Groundwater was collected from two wells (Wells 1 and 27) in W3 that are part of a network described by Detty and McGuire (2010). The wells consist of 3cm diameter PVC pipe, with a 30 cm slotted screen at the base, and were installed to a depth of about 10 cm into C horizon of the soil (Well 1 is 88 cm and well 27 is 71 cm deep). Groundwater was collected from each well and passed through a 0.45 μm nylon membrane to remove sediment. Well 27 is located directly upslope from the stream at an elevation of 565 meters whereas Well 1 is adjacent to the stream at an elevation of 535 meters. Stream water samples were collected at the W3 outlet, just above the weir, about 50m downstream from Well 1.

All water samples were stored in 20 mL glass vials that were completely filled with sample water and sealed with caps that contained plastic conical inserts to remove headspace and prevent evaporation. The caps of the vials were then dipped in paraffin wax and placed in the dark at room temperature until analysis.

Isotopic results are reported in the standard δ notation in parts per thousand (‰) relative to Vienna Standard Mean Ocean Water (VSMOW):

δ (‰) = (R_SAMPLE - R_VSMOW)/ R_VSMOW x 1000

where R is the ¹⁸O/¹⁶O or D/H ratio of sample water or VSMOW. Oxygen isotopes of water were initially determined using the CO₂-H₂O equilibration method (precision of 0.1‰) and hydrogen isotopes with the zinc reduction method (precision of 0.4‰) using a mass spectrometer following Coleman et al. (1982). After November 2008, the isotopic composition of water samples was measured using cavity ring-down laser spectroscopy as described by Lis et al. (2008) with an analytical precision of 0.1‰ for oxygen isotopes and 0.8‰ for hydrogen isotopes. A subset of 5 samples was run using both methods and showed a median difference of -3% and 5% for D and ¹⁸O (-1.9 and 0.7‰) respectively. The analytical uncertainty of d, calculated as, d = √u(D)² + u(¹⁸ O)², was 0.41‰ for the initial method and 0.81‰ for the cavity ring-down method.

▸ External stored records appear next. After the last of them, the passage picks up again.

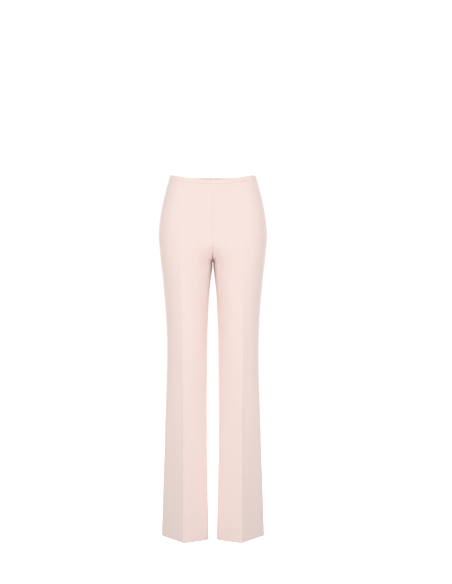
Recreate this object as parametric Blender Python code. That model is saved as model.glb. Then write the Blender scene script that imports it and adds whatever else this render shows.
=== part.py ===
"""Flared palazzo pants, hollow as they are worn, cut and sewn from named panels.

Metres, +Z up, the wearer faces -Y and the wearer's left is +X. The origin is the
middle of the waist: the top edge meets both side seams at Z = 0. Each leg is a stack
of level rings. A ring is made of four curved quarters between the front crease, the
side, the back crease and the inner leg or centre seam. All four panels are stretches
of these rings, so that neighbours follow each other at every seam.
"""

import math
from collections import namedtuple

import bmesh
import bpy
import numpy as np
from mathutils import Matrix

MM = 0.001

# Overall sizes, in millimetres below the top edge at the side seams.
BAND_HEIGHT = 14.0
FORK_DROP = 263.0
HEM_DROP = 1112.0

# The cloth and the gaps between pieces, in millimetres.
CLOTH_WALL = 1.5
SEAM_GAP = 0.3
THINNEST_SLOPE = 0.6  # the share of a wall's normal that is level, at the least

# The waist's top edge dips by this at the centre front, and the dip has gone lower down.
FRONT_DIP = 18.0
DIP_FADES_BY = 150.0

# Seams: the share of the leg's outer and inner halves that the front panel takes.
SIDE_SHARE = 0.5
INSEAM_SHARE = 0.46
INSEAM_SETTLES = 200.0  # how far below the fork the inseam has moved to its share

# Crotch: the legs' tubes run up into each other and are cut off at the centre plane.
# Between these drops the panels change over from a flat centre to that cut.
TUBES_BEGIN = 190.0
TUBES_RULE = 245.0
ROUNDNESS = 0.72  # a quarter's handle, as a share of the way to its tangents' crossing

# One row for each level ring of the wearer's left leg, sizes in mm, angles in degrees.
# A turn leans a crease's tangent towards the side, and a fold is half of its pressed
# edge: 0 is smooth, 45 a right-angled edge.
Section = namedtuple(
    "Section",
    "drop front_x front_y front_turn front_fold side_x side_y "
    "back_x back_y back_turn back_fold",
)
SECTIONS = [
    Section(*row)
    for row in (
        (0, 90.0, -70.0, 22, 0, 131.5, 3, 85, 80, 24, 0),
        (50, 94.0, -79.0, 18, 0, 145.7, 6, 88, 93, 20, 0),
        (100, 97.5, -87.0, 13, 0, 157.3, 10, 92, 108, 15, 0),
        (150, 99.5, -93.5, 9, 0, 164.8, 13, 95, 124, 8, 0),
        (190, 99.8, -97.5, 7, 4, 166.6, 14, 97, 134, 2, 1),
        (222, 99.2, -99.5, 7, 7, 164.4, 14, 97, 135, 0, 2),
        (263, 97.0, -101.0, 7.5, 9.5, 160.4, 12, 96, 131, -2, 4),
        (300, 95.0, -101.5, 8, 11, 155.7, 9, 95, 126, -2, 6),
        (350, 92.8, -101.0, 10, 14, 150.8, 5, 94, 118, -2, 9),
        (420, 91.0, -99.5, 11.5, 16.5, 144.7, 0, 92.5, 108, -2, 13),
        (500, 90.0, -97.5, 12.5, 19.5, 140.7, -6, 91, 99, -1, 18),
        (600, 89.0, -96.0, 12, 27, 140.4, -16, 90, 92, 0, 26),
        (700, 88.0, -96.0, 11, 33, 143.3, -27, 90, 90, 0, 34),
        (850, 87.5, -99.0, 12.5, 39.5, 149.1, -19, 91, 97, -1, 45),
        (1000, 87.0, -104.0, 13, 44, 154.7, 3, 93, 113, -1, 52),
        (1112, 87.0, -108.0, 13, 47, 158.7, 22, 95, 128, -1, 54),
    )
]

# The innermost point of each leg's tube, in mm. Above the fork it lies past the middle.
Inseam = namedtuple("Inseam", "drop x y")
INSEAMS = [
    Inseam(*row)
    for row in (
        (190, -150.0, 8),
        (205, -95.0, 8),
        (222, -52.0, 8),
        (235, -28.0, 8),
        (245, -15.0, 8),
        (255, -5.5, 8),
        (263, SEAM_GAP / 2, 8),
        (280, 1.9, 2),
        (300, 4.4, -10),
        (350, 10.4, -24),
        (420, 14.5, -32),
        (500, 16.9, -37),
        (600, 18.1, -42),
        (700, 18.3, -45),
        (850, 17.0, -48),
        (1000, 14.3, -46),
        (1112, 12.0, -40),
    )
]

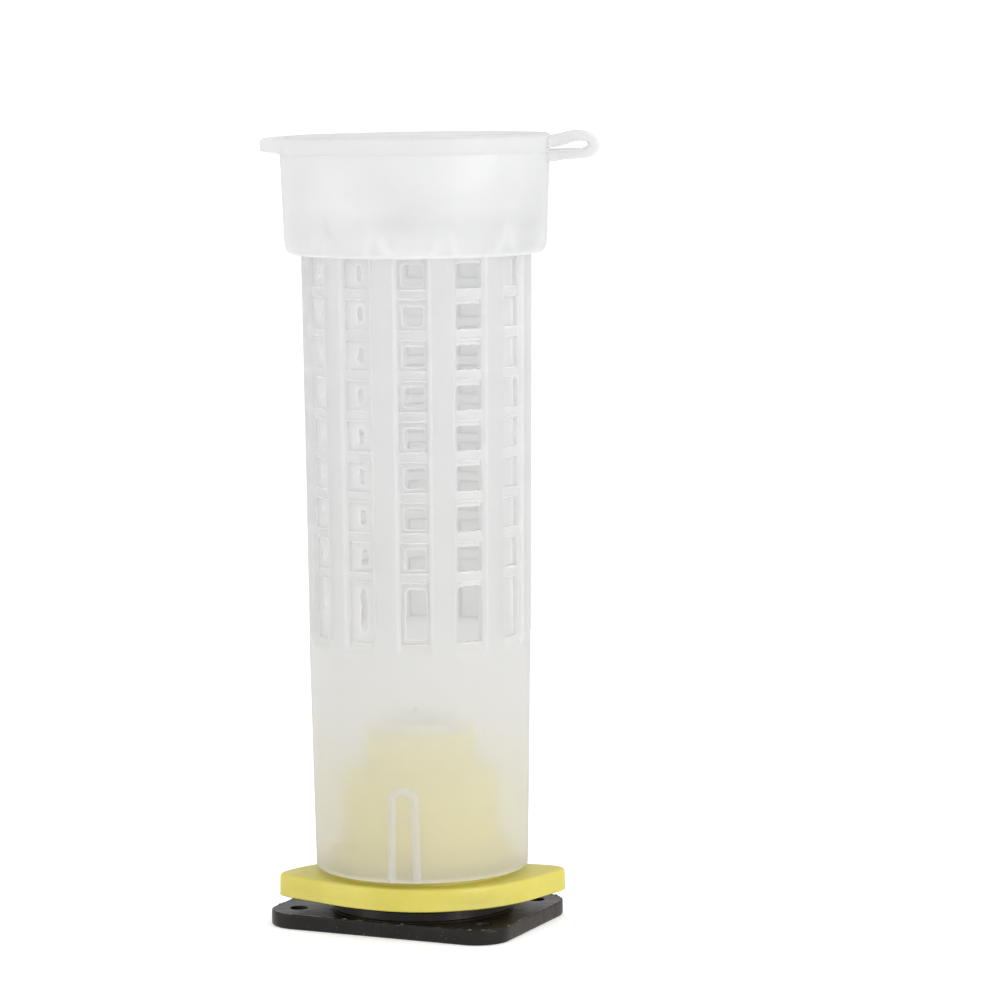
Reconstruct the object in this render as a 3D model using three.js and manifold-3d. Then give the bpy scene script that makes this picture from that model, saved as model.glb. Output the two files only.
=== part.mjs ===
// Queen cage for bee breeding: a frosted tubular cage with a hinged snap lid, slid over a
// yellow cup holder that carries a queen cell cup and plugs into a black mounting plate.
// Millimetres, +Z up along the tube axis, +X towards the lid hinge, Z = 0 at the underside of
// the mounting plate. Azimuths are measured from -Y (the front) towards +X.
import * as THREE from "three";
import { mergeVertices } from "three/addons/utils/BufferGeometryUtils.js";
import Module from "manifold-3d";

const GAP = 0.3; // running gap kept between neighbouring pieces
const TAU = 2 * Math.PI;
const rad = THREE.MathUtils.degToRad;

// mounting plate
const BASE_LENGTH = 25.6,
  BASE_WIDTH = 19.1,
  BASE_CORNER_R = 3.4,
  BASE_T = 1.5,
  BASE_YAW = -25.64,
  BASE_OFFSET_X = -0.5,
  BASE_BEVEL = 0.2,
  BOSS_R = 9.0,
  BOSS_TOP = 2.55,
  SOCKET_R = 6.05,
  SOCKET_FLOOR = 0.9,
  NAIL_R = 0.95,
  NAIL_X = 10.1,
  NAIL_Y = 6.3;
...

Campbell JL, Mitchell MJ, Mayer B, Groffman P, Christenson L. 2007. Mobility of nitrogen-15-labeled nitrate and sulfur-34-labeled sulfate during snowmelt. Soil Science Society of America Journal 71: 1934–1944.

Coleman ML, Shepherd TJ, Durham JJ, Rouse JE, Moore GR. 1982. Reduction of water with zinc for hydrogen isotope analysis. Analytical Chemistry (Washington) 54: 993–995.

Detty JM, McGuire KJ. 2010. Topographic controls on shallow groundwater dynamics: implications of hydrologic connectivity between hillslopes and riparian zones in a till mantled catchment. Hydrological Processes 24: 2222–2236.

Lis G, Wassenaar LI, Hendry MJ. 2008. High-precision laser spectroscopy D/H and 18O/16O measurements of microliter natural water samples. Analytical Chemistry 80: 287–293.